I read through the lyrics of American Idiot to see what turns of phrase I could quote at the end of this essay to drive home my point about lyrics and self-expression and the fantasy of rock ‘n’ roll. I thought maybe I could instead quote from the final track of Pinkerton, bringing it all back to opera:

Maybe I need fantasy
A life of chasing Butterfly

But it’s not quite right, is it? Too many steps for the reader. I want it to fit, so life can feel like a rock song for just a few beats. But I’m starting to realize that my words can be enough.

 

Coda.

...my words can be enough. That was how I wanted to end this essay until a suicide bomber killed 22 people at an Ariana Grande concert in Manchester, England, and now what can I say? “I don't have words,” is how Ariana ended her heartbroken statement to her fans.

I write this while waiting for the names of the dead to be released. We do know that most of those who attended the concert were girls under the age of 18, who donned bunny ears and body glitter and recognized themselves in the lyrics of pop songs.

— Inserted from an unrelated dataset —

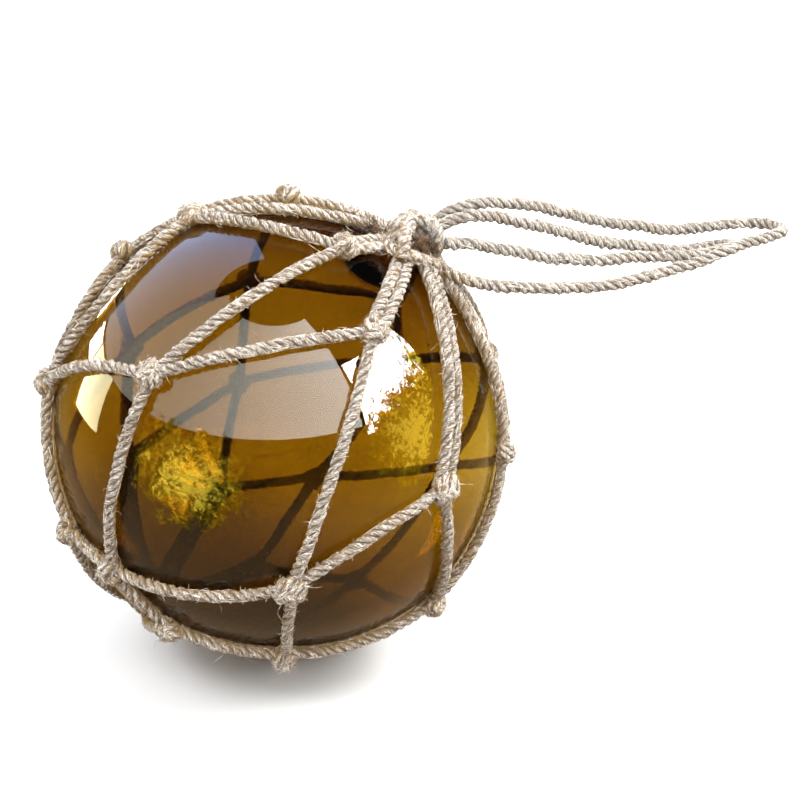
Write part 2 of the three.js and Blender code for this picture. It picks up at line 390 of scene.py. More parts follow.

I thought about scrapping this draft completely. My self-centered ramblings about Facebook statues and pop punk seemed trivial only days after such horror. But as grief runs its course, the songs will stay stuck in your head. The bass will drop, and Ariana will perform again, swaying her ponytail from side to side. Keep listening, keep posting. And when a past self taps you on the shoulder, be kind to her.